WCAG 2.0 Comment Submission

Name: David Keech
Email: david.keech@bsi-global.com
Affiliation: British Standards Instution, London, UK
Document: W2
Item Number: (none selected)
Part of Item: 
Comment Type: general comment
Comment (Including rationale for any proposed change):
British Standards Institution (BSI) submission to the W3C on Web Content Accessibility Guidelines 2.0 (WCAG 2.0).



BSI as the National Standards Body of the United Kingdom proposes to raise the following issues in comments:



General Substantive Issues

1. Addressing Cognitive and Learning Disability



WCAG 2.0 claims to define and address the requirements for making Web content accessible to those with learning difficulties, cognitive limitations and others. We do not accept that claim. 

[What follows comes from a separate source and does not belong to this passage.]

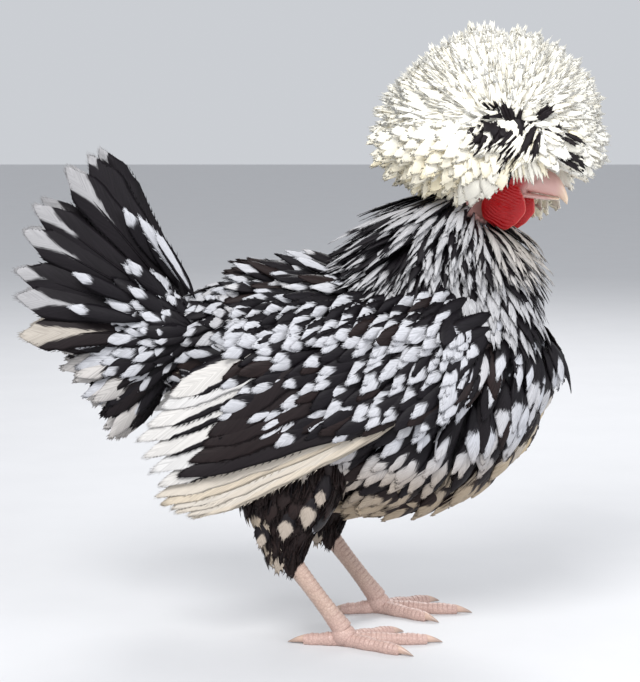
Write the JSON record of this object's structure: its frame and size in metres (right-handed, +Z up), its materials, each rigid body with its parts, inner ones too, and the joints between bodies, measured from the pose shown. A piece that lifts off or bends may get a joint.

Specifically, the success criteria requirements for making content understandable largely ignore the needs of people with learning difficulties and cognitive limitations. Please note that there are guidelines published by other groups that will make content much more accessible to these users. However, with the WCAG claim to address learning difficulties and cognitive limitations, people will not know that they need to look further. 



We would like to see continued work in this field and a statement in the WCAG 2.0 abstract and introduction modifying the claim that they currently address accessibility for learning disabilities. Specifically, we recommend removing learning difficulties and cognitive limitations from the list of supported disabilities. A sentence may be added later in the abstract that \"these guidelines may also provide some benefits for people with learning difficulties and cognitive limitations\". We would then like to see a statement of intent such as: \"the working group intends to build additional success criteria to address accessibility for learning disabilities and cognitive limitations.\" 



2. Metadata



We recommend that WCAG 2.0 address the issue of locating good or useable resources by requiring that every resource carry or refer to a description of its accessibility characteristics. Without this the best resources may not be found and a resource that is not universally accessible may not be made available to

a user that could use it even if it is not useable to others.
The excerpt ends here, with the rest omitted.